As economies across the world navigate through the COVID-19 pandemic, its increasing and uncertain ferocity continues to eviscerate the festering social, political, and economic equilibriums, especially across the Global South. Beyond the staggering economic impact, the pandemic is set to have a severe socio-economic impacts on unemployment, plunging investments, and fissures in trade and supply linkages. According to the World Bank’s newly released South Asia Economic Focus report, COVID-19 will shatter South Asia’s booming economies to the lowest levels witnessed in decades. As the epicentre of the pandemic shifts from the West to the Global South and this downward spiral continues, at least a 100 million will be pushed into extreme poverty, living on less than two US dollars per day. A single virus has belittled our technological advancements, biotechnology feats, artificial intelligence, and other seemingly infallible forces of our global economies.

Over the past 100 days, perhaps the most googled phrase, “social distancing,” has become the new story of our survival as a species. It has forced us to find different ways to adapt, to create, to build, to thrive. While the pandemic brought the perfect storm of economic upheaval, the rate and the nature of change in every sector had been accelerating exponentially; the linear business models of change were constantly being redefined; old norms such as assembly line and a specific skilled-workforce were disappearing.

For too long, reforms have been in silos. Custodians of capital markets have been oblivious to the collateral damage of social inequities. Profits have been the priority at great societal cost.

In the last decade, the world collectively came up with the Sustainable Development Goals (SDGs). The SDGs are at once universal and local. They equip us with a global grammar to talk to one another, irrespective of the difference or the distance. What we need in this decade is a new economic paradigm – the Impact Economy – an economy which thrives on creating meaningful impact in lives of individuals, societies and nations and we need three things for that: shared goals, resources and change designers.
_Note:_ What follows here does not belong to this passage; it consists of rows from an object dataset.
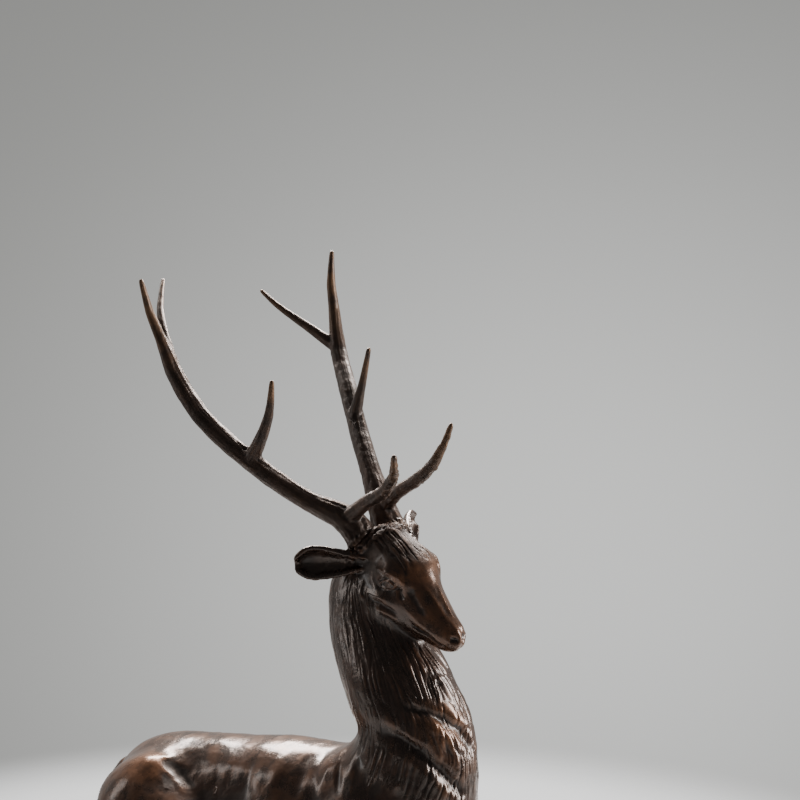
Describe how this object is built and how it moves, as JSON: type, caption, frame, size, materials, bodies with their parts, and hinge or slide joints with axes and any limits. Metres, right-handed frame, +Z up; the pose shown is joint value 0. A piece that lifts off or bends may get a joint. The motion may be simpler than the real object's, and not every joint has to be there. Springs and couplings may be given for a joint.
{
  "type": "recumbent stag sculpture",
  "caption": "Cast bronze stag lying with folded legs on a low oval base, neck raised, head turned, long branched antlers swept back.",
  "frame": {"origin": "middle of the base's flat underside", "axes": "+X along the body from rump to chest, +Y to the stag's left, +Z up"},
  "size_m": [1.0602, 0.5, 1.3805],
  "materials": {
    "bronze": "dark brown patinated bronze, waxed satin, rubbed to a warm brown on the raised forms",
    "antler_bronze": "near-black brown patinated bronze, rubbed to gold brown at the tips",
    "base_bronze": "dark brown patinated bronze, dull satin"
  },
  "bodies": {
    "root": {"stag": "bronze", "right_antler": "antler_bronze", "left_antler": "antler_bronze", "base": "base_bronze"}
  },
  "joints": []
}
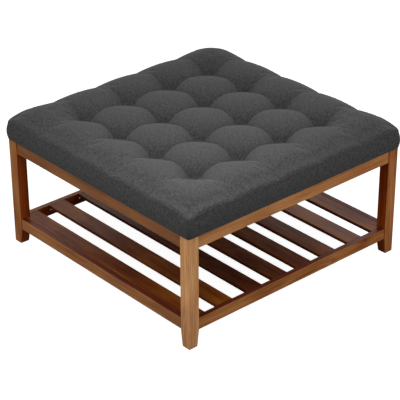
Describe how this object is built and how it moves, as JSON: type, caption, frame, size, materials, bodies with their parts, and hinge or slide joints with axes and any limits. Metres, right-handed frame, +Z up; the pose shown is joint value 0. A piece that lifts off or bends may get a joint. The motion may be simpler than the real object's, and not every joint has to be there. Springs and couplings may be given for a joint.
{
  "type": "ottoman coffee table",
  "caption": "Square coffee table with a tufted fabric seat top on a wooden leg frame, with a slatted shelf near the floor.",
  "frame": {"origin": "on the floor under the middle of the table", "axes": "+Z up, +X along the shelf slats, +Y from the front rail to the back rail"},
  "size_m": [0.782, 0.782, 0.4192],
  "materials": {
    "walnut_lacquer": "semi-gloss lacquer over walnut-stained grain",
    "bare_hardwood": "planed, unfinished",
    "nickel_plate": "satin nickel plate",
    "zinc_steel": "bright zinc plate",
    "plywood": "sanded plywood",
    "foam": "cut upholstery foam",
    "charcoal_linen": "plain-woven charcoal linen look",
    "black_lining": "non-woven lining cloth",
    "tuft_twine": "waxed twine"
  },
  "bodies": {
    "root": {"leg_front_left": "walnut_lacquer", "leg_front_right": "walnut_lacquer", "leg_back_right": "walnut_lacquer", "leg_back_left": "walnut_lacquer", "apron_front": "walnut_lacquer", "apron_back": "walnut_lacquer", "apron_left": "walnut_lacquer", "apron_right": "walnut_lacquer", "lower_rail_front": "walnut_lacquer", "lower_rail_back": "walnut_lacquer", "lower_rail_left": "walnut_lacquer", "lower_rail_right": "walnut_lacquer", "slat_1": "walnut_lacquer", "slat_2": "walnut_lacquer", "slat_3": "walnut_lacquer", "slat_4": "walnut_lacquer", "slat_5": "walnut_lacquer", "slat_6": "walnut_lacquer", "slat_7": "walnut_lacquer", "slat_8": "walnut_lacquer", "corner_block_front_left": "bare_hardwood", "corner_block_front_right": "bare_hardwood", "corner_block_back_right": "bare_hardwood", "corner_block_back_left": "bare_hardwood", "apron_dowels": "bare_hardwood", "rail_dowels": "bare_hardwood", "slat_pins": "nickel_plate", "leg_bolts": "zinc_steel", "leg_bolt_washers": "zinc_steel", "leg_bolt_nuts": "zinc_steel", "block_screws": "zinc_steel", "seat_screws": "zinc_steel", "seat_board": "plywood", "seat_foam": "foam", "seat_cover": "charcoal_linen", "dust_cover": "black_lining", "tuft_ties": "tuft_twine"}
  },
  "joints": []
}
While the SDGs provide shared goals, entrepreneurs are stepping in with their sustainable interventions, where markets and governments are have fallen short, particularly in supporting vulnerable communities. They are the driving force that can transform the unprecedented challenges into a new playing field; to turn the civilisation towards a paradigm that balances profits with collective societal good.

However for that to happen, we need a new system, an enabling ecosystem, which provides the right resources and environment for entrepreneurs to thrive and design the new world, a new movement to propel massive collective change, shared and valued by all.

At this civilizational implosion, the entrepreneurs can spark the economic re-birth of the world. It is time to reconstruct a new world order: Entreprenaissance, the first renaissance of the urban environment of the 21st century.

At this historic crossroads, the Sankalp community across the globe, shall once again convene in November 2020, virtually, to steer and leverage the vast expertise of all the global stakeholders to use this window of opportunity to shape the recovery of our civilisation.